- _Data_:
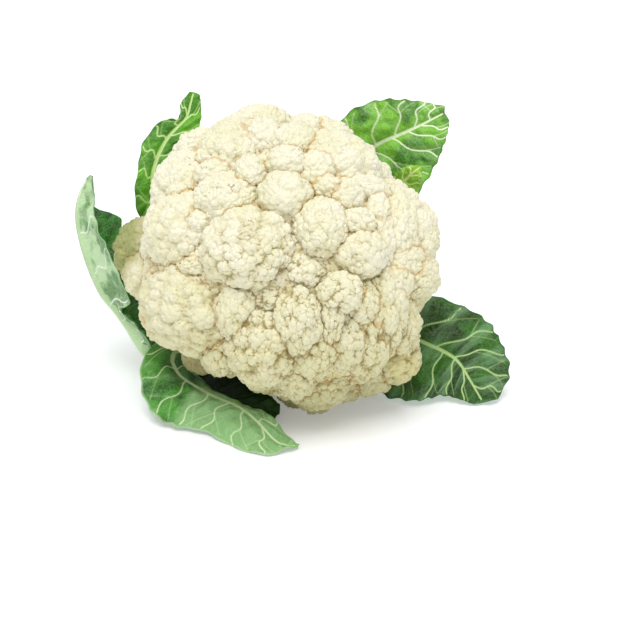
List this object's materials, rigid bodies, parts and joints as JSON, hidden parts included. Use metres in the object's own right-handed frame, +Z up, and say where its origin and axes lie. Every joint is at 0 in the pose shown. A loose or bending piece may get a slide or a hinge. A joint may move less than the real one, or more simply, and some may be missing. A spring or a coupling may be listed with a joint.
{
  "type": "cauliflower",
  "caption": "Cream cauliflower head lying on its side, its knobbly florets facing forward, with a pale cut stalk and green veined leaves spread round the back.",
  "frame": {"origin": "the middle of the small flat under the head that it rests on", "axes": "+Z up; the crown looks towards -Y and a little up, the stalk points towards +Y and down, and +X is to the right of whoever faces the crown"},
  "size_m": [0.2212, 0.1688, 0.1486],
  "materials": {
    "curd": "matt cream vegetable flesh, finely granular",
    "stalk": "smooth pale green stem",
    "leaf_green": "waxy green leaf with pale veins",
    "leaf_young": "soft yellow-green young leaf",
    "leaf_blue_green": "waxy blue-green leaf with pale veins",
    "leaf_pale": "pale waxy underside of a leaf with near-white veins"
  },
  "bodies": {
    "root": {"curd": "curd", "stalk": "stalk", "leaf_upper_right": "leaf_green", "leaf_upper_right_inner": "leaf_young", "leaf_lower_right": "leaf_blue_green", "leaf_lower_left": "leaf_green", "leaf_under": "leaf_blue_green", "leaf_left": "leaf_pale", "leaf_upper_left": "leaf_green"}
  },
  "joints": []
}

- _Work to do_: Reproduce the material in full, with no word added or dropped.

- _Response to this exercise_:
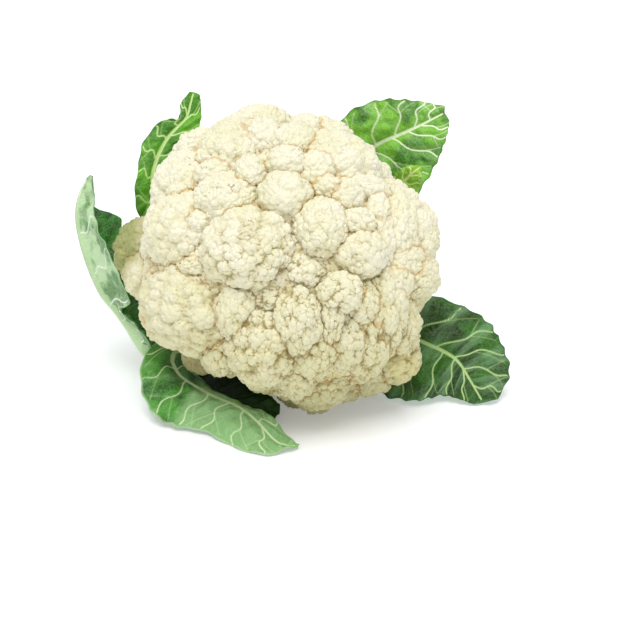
List this object's materials, rigid bodies, parts and joints as JSON, hidden parts included. Use metres in the object's own right-handed frame, +Z up, and say where its origin and axes lie. Every joint is at 0 in the pose shown. A loose or bending piece may get a slide or a hinge. A joint may move less than the real one, or more simply, and some may be missing. A spring or a coupling may be listed with a joint.
{
  "type": "cauliflower",
  "caption": "Cream cauliflower head lying on its side, its knobbly florets facing forward, with a pale cut stalk and green veined leaves spread round the back.",
  "frame": {"origin": "the middle of the small flat under the head that it rests on", "axes": "+Z up; the crown looks towards -Y and a little up, the stalk points towards +Y and down, and +X is to the right of whoever faces the crown"},
  "size_m": [0.2212, 0.1688, 0.1486],
  "materials": {
    "curd": "matt cream vegetable flesh, finely granular",
    "stalk": "smooth pale green stem",
    "leaf_green": "waxy green leaf with pale veins",
    "leaf_young": "soft yellow-green young leaf",
    "leaf_blue_green": "waxy blue-green leaf with pale veins",
    "leaf_pale": "pale waxy underside of a leaf with near-white veins"
  },
  "bodies": {
    "root": {"curd": "curd", "stalk": "stalk", "leaf_upper_right": "leaf_green", "leaf_upper_right_inner": "leaf_young", "leaf_lower_right": "leaf_blue_green", "leaf_lower_left": "leaf_green", "leaf_under": "leaf_blue_green", "leaf_left": "leaf_pale", "leaf_upper_left": "leaf_green"}
  },
  "joints": []
}